= Pinpre Puran =

Indian novel

Pinpre Puran (পিঁপড়ে পুরাণ Piprey Puran) is a short novel of science fiction by Bengali writer Premendra Mitra in 1938, intended mainly for preteens. Its subject is giant ants who conquer humankind in the future.

==Background==
After the demise of Chittaranjan Dash [দেশবন্ধু চিত্তরঞ্জন দাশ], during 1925-26 a communal riot took place in Calcutta. Mitra then shifted to his birthplace Varanasi, where he met two brothers from Calcutta, Manaranjan Bhattacharya [মনোরঞ্জন ভট্টাচার্য] & Khshitindra Narayan Bhattacharya [ক্ষিতীন্দ্রনারায়ণ ভট্টাচার্য]. These three planned to write various interesting children literature based on science. Mitra wrote a small novel and nearly after three years, it was published in Ramdhonu [রামধনু] (The Rainbow) (a magazine for children edited by Manaranjan Bhattacharya). Later, this novel was printed from D. M. Library as a book with the name: Pinpre Puran.
Besides this novel, he also wrote many other novels and stories, such as: Kuhoker Deshe [কুহকের দেশে], Prithibeer Shatru [পৃথিবীর শত্রু], Kalapanir Atole [কালাপানির অতলে], etc. and the GhanaDa series, all of which cover a wide range of science fiction.

==Plot==
The novel is about a future world. At present time of the novel, the world is overrun with Ants. They are six feet tall, intelligent and organised. While humans were busy fighting within themselves, the Ants had begun their preparations to take over the planet. They had emerged from their hideouts in the Andes Mountain and had begun their major assault in 7757 and from then, they are defeating the humans in battles. In that year, all of the main cities on the western side of longitude 70° West of South America ruined in a single day by an under-earth attack. One by one the cities of Peru, Venezuela and Ecuador came down like blocks of cards. The only man who escaped this attack unscathed was Don Perito [ডন পেরিটো], who escaped to Mexico. He was the first human to describe the destruction wrought by the Ants.
Within a few years, the Ants had taken over the entire South America. The weapon of mass destruction that they used was a suicide bomb. They also used advanced technological weapons, for example, the Ants used a kind of searching, powerful light, somewhat green in colour that took away human sight in an instant.
This story of the battle is broken into small sub-sections with first-person narrations.

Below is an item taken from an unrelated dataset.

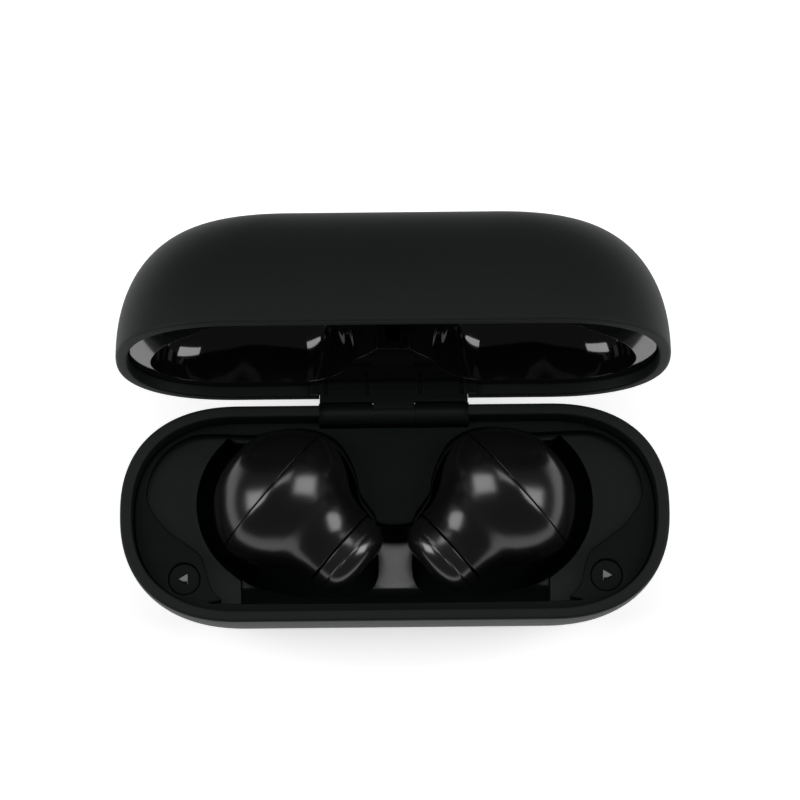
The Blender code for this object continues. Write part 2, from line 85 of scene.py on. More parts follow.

The first narrator is the storyteller who begins the story. Soon it is turned to the diary of Ashesh Roy [অশেষ রায়], an explorer who had first seen the Ants in 6757. The third narration is by Senor Sabatini [সেনর সাবাতিনি], a famous writer of Rio de Janeiro who describes the third deadly attack. The fourth and final narration is by Sukhomoy Sarkar [সুখময় সরকার], a Bengali who was imprisoned by the Ants and after five years, he somehow escaped. He gives the most comprehensive details of the social and economic organization of them.
The description by Sukhomoy Sarkar of the society of Ants is like this: The Ants live in a democracy. The intelligent Ants provide suggestions on science and technology to those Ants who conduct the administration. They are highly advanced compared to humans in knowledge and social structures, and have a strict sense of justice.
Mitra concludes this novel with declaration that the whole mankind is united, forgetting their internal enmity, to fight their common enemy.

==Review==
As observed by Debjani Sengupta in her essay Sadhanbabu's Friends: Science Fiction in Bengal from 1882-1961: "...Mitra hints at a time when the very existence of humans will be endangered, when common flowers and trees will be a thing of the past."